Righini was mainly an opera composer, moving in the course of his career from opera buffa to opera seria. While little is known about his comic operas, his Berlin operas typify the late Metastasian opera in hybrid Italian-French style that were so much in favour at the Prussian court. The allegiance to Metastasian principles, subscribed to by the court poet Antonio Filistri de' Caramondani, rested on the still accepted view of court opera as representative opera, with its emphasis on ethical models and political allegory.
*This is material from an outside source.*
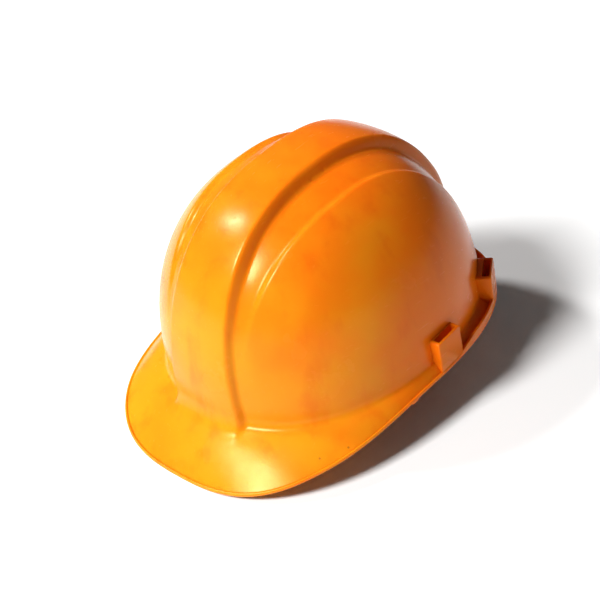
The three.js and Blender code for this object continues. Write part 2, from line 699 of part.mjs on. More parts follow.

This traditional dramaturgical structure, however, was enriched with elements taken from tragédie lyrique such as action-packed introduzioni, scene complexes and ballets. Through his use of contrasting tempos and sectionalization in arias and ensembles, and through his dramatic use of instrumentation, Righini followed the tendencies towards heightened drama characterizing opera seria of his time. His ability to combine cantabile melody with rich orchestration was admired by his contemporaries as exemplifying the perfect German-Italian hybrid style, whereas by the time of his death the dramaturgy of his operas was considered outmoded. Righini's sacred music reflects a variety of aesthestic and stylistic trends current about 1800: the Viennese tradition of mass settings (Mass in D minor), the a cappella ideal (Requiem), and the religious, emotionally evocative concert piece (Te Deum). His more than 150 published songs show great variety as well, some of them pointing in the direction of the early Romantic art song.